# Thread: Puzzle like algebra question

1. ## Puzzle like algebra question

Hey All,

This one feels a like difficult math puzzle. I have no idea where to start on this one. I tried guessing around on the calculator, but that won't really explain the right approach for such a problem, which is what I am looking for.

Given the following 7 numbers,

$\displaystyle 2, 3, 4, 9, 64, 71, 91$

Find six numbers a, b, c, d, e and f from the list such that,

$\displaystyle a(b + c) = d(e + f)$

The only interesting thing I see here is the numbers$\displaystyle 2, 2^{2} = 4, 4^{3} = 64$. But no clue as to how this is useful.

2. Originally Posted by mathguy80
Hey All,

This one feels a like difficult math puzzle. I have no idea where to start on this one. I tried guessing around on the calculator, but that won't really explain the right approach for such a problem, which is what I am looking for.

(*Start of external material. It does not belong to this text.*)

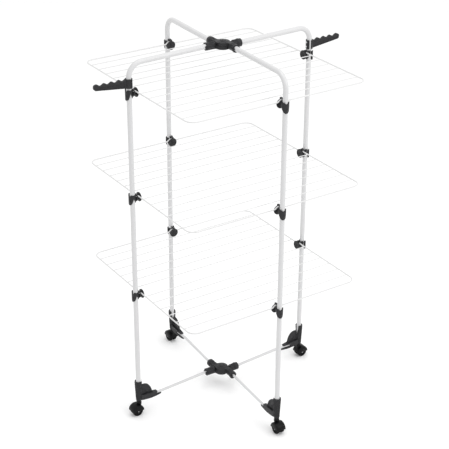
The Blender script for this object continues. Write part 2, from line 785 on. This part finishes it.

Given the following 7 numbers,

$\displaystyle 2, 3, 4, 9, 64, 71, 91$

Find six numbers a, b, c, d, e and f from the list such that,

$\displaystyle a(b + c) = d(e + f)$

The only interesting thing I see here is the numbers$\displaystyle 2, 2^{2} = 4, 4^{3} = 64$. But no clue as to how this is useful.

$\displaystyle 64(2+3)=4(71+9)$